Provided material —

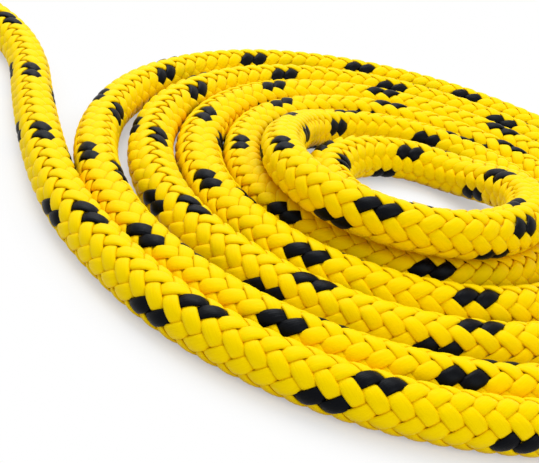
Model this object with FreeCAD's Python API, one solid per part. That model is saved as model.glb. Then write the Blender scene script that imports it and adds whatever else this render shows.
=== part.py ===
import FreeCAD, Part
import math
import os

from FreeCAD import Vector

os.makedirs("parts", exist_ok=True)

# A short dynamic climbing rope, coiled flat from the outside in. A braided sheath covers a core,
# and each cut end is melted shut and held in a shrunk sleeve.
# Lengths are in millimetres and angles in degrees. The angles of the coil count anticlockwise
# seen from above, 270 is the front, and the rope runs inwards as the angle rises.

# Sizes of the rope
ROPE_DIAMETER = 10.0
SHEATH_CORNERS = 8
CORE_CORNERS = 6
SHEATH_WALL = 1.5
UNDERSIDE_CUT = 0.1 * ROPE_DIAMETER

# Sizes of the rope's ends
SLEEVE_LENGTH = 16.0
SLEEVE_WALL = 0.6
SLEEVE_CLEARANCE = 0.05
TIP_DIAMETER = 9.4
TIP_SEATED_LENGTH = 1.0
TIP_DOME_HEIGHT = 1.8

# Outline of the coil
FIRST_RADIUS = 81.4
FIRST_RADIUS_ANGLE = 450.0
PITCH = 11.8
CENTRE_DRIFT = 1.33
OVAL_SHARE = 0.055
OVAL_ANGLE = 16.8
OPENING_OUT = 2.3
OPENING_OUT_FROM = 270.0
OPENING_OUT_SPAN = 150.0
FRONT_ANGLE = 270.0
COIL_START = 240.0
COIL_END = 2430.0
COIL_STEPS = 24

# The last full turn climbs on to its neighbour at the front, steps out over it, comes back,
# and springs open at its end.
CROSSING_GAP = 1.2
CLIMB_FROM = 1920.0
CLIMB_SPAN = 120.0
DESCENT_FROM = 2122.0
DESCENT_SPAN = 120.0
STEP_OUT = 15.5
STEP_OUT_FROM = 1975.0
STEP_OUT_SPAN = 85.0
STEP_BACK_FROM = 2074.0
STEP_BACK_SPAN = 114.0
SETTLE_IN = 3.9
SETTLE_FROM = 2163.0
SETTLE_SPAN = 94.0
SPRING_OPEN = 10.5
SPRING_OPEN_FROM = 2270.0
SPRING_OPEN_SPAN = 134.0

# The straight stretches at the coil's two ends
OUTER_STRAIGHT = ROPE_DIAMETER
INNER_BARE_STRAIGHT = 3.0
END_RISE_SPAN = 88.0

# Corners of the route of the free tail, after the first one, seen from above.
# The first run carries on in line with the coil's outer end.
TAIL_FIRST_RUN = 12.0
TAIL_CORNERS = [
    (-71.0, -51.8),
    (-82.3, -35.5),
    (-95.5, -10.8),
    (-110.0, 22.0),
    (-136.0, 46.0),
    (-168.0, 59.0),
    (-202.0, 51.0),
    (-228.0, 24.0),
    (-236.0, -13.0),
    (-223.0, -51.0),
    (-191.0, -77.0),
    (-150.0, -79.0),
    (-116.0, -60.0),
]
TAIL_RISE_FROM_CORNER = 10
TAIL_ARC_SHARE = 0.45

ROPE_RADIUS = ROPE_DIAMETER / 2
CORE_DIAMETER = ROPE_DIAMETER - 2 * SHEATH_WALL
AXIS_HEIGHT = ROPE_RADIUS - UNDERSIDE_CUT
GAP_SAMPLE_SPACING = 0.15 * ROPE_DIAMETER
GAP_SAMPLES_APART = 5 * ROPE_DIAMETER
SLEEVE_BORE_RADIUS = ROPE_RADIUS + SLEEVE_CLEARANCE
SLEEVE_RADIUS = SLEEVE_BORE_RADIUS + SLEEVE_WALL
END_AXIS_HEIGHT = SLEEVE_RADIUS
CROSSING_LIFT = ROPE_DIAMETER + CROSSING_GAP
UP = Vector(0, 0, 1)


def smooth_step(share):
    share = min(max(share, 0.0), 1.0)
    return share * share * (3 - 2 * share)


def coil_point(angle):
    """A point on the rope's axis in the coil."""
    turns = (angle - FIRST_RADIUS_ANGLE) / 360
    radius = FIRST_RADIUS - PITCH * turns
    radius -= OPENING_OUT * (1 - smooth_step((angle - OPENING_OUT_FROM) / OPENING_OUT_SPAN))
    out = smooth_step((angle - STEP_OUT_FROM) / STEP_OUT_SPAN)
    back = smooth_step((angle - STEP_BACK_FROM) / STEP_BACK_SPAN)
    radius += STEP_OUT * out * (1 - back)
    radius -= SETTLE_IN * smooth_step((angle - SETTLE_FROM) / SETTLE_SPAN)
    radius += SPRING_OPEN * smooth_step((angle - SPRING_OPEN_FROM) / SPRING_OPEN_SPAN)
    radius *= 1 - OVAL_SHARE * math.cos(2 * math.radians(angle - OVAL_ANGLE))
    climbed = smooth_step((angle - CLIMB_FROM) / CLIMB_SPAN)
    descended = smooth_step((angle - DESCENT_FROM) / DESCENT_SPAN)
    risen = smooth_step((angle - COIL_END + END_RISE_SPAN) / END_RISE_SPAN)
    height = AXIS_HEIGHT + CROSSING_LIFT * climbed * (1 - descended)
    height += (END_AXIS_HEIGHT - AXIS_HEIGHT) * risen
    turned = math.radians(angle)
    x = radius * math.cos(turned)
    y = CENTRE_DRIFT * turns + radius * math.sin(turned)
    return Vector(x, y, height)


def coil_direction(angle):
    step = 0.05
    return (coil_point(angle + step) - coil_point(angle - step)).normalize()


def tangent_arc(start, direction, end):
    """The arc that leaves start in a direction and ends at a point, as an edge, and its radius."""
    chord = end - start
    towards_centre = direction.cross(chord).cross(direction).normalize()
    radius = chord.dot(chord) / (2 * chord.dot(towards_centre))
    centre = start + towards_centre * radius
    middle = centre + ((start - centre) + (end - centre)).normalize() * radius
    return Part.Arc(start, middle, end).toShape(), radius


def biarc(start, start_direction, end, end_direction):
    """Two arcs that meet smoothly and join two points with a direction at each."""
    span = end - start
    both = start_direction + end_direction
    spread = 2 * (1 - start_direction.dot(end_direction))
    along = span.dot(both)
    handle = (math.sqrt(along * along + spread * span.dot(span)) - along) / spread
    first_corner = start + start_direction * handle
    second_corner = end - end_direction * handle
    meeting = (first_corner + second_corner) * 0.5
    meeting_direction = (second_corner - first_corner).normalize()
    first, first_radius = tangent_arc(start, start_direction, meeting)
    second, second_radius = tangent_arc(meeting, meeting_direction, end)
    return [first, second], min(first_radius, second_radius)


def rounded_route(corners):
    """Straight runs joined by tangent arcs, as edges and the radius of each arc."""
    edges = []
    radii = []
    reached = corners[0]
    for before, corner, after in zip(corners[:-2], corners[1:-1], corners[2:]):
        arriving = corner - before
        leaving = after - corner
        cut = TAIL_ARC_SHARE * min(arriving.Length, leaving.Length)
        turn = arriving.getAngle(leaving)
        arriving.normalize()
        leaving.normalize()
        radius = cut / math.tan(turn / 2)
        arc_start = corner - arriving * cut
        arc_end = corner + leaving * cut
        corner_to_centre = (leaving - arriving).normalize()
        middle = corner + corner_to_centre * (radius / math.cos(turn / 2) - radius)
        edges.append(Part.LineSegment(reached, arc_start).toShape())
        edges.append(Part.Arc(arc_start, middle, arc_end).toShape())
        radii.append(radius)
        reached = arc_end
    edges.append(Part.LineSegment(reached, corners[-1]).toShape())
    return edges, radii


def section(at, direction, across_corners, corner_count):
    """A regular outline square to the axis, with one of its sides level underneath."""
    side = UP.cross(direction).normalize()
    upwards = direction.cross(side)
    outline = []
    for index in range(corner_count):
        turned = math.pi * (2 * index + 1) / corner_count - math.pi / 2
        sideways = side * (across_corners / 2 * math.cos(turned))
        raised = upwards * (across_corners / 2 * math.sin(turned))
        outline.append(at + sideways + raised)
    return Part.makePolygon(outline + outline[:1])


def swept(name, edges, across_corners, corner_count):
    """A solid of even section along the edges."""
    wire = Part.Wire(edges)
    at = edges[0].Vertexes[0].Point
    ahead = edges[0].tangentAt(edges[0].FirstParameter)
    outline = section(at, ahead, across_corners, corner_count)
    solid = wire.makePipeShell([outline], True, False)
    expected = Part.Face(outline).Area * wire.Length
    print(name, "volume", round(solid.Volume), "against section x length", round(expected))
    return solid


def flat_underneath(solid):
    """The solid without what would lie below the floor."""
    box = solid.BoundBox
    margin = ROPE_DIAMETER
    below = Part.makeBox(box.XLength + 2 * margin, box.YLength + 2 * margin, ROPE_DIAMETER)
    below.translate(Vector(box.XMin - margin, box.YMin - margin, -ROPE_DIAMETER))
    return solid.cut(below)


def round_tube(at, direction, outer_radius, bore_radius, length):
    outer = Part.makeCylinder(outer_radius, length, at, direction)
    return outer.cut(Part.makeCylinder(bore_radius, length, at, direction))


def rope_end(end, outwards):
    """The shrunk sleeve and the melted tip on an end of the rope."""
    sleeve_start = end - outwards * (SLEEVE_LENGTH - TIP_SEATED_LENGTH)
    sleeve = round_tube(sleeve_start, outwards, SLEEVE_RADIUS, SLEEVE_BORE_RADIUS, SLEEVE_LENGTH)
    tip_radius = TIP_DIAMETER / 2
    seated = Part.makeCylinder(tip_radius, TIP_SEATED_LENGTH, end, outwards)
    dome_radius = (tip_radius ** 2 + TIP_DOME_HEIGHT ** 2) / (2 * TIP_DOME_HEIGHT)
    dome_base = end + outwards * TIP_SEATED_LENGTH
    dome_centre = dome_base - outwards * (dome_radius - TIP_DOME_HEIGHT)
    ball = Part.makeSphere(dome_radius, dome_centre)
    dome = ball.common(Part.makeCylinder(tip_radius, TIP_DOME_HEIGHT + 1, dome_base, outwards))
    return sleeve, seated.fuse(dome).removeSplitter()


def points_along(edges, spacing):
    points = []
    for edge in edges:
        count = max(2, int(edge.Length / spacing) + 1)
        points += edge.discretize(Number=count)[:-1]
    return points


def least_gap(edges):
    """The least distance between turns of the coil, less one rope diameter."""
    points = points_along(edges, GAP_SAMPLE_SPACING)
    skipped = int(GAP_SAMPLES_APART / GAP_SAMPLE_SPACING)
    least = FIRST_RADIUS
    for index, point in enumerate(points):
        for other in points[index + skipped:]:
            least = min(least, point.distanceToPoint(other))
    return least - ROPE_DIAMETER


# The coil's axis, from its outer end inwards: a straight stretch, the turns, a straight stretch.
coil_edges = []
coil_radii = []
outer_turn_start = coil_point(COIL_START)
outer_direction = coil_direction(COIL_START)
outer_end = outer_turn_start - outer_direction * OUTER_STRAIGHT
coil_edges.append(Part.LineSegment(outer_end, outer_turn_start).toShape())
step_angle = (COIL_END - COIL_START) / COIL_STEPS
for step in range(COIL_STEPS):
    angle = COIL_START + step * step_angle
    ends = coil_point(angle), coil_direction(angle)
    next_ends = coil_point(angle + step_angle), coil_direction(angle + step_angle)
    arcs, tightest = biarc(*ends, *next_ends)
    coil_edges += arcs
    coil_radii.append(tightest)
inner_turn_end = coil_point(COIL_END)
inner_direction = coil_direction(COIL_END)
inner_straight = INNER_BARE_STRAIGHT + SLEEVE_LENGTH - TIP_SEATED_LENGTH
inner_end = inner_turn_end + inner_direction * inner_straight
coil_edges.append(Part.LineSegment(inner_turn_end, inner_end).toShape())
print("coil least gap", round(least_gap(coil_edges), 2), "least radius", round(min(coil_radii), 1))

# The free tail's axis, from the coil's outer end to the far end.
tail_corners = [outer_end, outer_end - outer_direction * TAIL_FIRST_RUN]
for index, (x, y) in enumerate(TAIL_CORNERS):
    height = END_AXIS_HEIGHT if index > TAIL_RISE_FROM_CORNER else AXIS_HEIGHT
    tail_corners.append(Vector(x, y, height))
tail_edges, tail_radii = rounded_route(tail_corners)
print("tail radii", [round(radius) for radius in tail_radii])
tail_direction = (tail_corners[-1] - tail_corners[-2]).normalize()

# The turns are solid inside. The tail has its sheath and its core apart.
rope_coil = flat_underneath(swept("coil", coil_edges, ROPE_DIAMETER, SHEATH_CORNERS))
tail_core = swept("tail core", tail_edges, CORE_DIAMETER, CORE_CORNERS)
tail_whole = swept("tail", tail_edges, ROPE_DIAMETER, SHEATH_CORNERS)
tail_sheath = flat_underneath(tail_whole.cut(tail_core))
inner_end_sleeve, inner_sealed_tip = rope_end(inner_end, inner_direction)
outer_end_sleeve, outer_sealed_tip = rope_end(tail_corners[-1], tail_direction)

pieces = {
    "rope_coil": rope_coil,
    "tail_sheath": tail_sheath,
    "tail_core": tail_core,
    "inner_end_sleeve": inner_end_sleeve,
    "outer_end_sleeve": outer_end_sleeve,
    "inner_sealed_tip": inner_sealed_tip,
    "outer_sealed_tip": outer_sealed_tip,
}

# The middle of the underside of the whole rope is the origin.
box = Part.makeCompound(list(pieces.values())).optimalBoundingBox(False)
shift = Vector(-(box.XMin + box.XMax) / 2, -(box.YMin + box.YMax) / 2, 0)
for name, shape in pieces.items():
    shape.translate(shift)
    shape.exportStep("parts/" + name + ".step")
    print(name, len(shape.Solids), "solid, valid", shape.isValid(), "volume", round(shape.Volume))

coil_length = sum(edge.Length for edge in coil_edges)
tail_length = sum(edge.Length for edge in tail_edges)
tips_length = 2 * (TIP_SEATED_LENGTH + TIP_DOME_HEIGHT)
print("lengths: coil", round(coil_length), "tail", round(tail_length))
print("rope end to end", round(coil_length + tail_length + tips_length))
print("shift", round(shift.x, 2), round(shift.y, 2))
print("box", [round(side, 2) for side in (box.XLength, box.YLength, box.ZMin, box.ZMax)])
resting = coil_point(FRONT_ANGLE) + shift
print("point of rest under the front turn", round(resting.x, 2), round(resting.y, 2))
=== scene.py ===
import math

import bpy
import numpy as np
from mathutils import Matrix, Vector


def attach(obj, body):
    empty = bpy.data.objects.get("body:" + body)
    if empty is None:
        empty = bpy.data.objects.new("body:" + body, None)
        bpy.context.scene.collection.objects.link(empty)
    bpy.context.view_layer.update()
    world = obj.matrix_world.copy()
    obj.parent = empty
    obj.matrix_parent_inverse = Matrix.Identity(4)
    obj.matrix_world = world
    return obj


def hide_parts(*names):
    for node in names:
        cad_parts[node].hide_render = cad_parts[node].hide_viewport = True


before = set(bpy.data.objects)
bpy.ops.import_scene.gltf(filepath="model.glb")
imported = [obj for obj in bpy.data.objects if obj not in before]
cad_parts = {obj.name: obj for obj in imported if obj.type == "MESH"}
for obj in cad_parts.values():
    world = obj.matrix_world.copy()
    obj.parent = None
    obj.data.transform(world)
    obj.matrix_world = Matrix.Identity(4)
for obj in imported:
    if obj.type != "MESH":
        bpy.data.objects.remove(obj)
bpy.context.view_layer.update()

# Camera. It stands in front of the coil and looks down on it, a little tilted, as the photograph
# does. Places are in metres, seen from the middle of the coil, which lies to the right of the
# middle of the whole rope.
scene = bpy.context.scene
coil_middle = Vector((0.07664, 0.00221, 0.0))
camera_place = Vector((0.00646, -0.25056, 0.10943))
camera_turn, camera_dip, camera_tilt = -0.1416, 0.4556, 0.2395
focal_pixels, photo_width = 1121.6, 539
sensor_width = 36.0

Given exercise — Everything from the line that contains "coil_length = sum(edge.Length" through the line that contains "for node in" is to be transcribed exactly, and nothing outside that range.

Output of the exercise —
coil_length = sum(edge.Length for edge in coil_edges)
tail_length = sum(edge.Length for edge in tail_edges)
tips_length = 2 * (TIP_SEATED_LENGTH + TIP_DOME_HEIGHT)
print("lengths: coil", round(coil_length), "tail", round(tail_length))
print("rope end to end", round(coil_length + tail_length + tips_length))
print("shift", round(shift.x, 2), round(shift.y, 2))
print("box", [round(side, 2) for side in (box.XLength, box.YLength, box.ZMin, box.ZMax)])
resting = coil_point(FRONT_ANGLE) + shift
print("point of rest under the front turn", round(resting.x, 2), round(resting.y, 2))
=== scene.py ===
import math

import bpy
import numpy as np
from mathutils import Matrix, Vector


def attach(obj, body):
    empty = bpy.data.objects.get("body:" + body)
    if empty is None:
        empty = bpy.data.objects.new("body:" + body, None)
        bpy.context.scene.collection.objects.link(empty)
    bpy.context.view_layer.update()
    world = obj.matrix_world.copy()
    obj.parent = empty
    obj.matrix_parent_inverse = Matrix.Identity(4)
    obj.matrix_world = world
    return obj


def hide_parts(*names):
    for node in names:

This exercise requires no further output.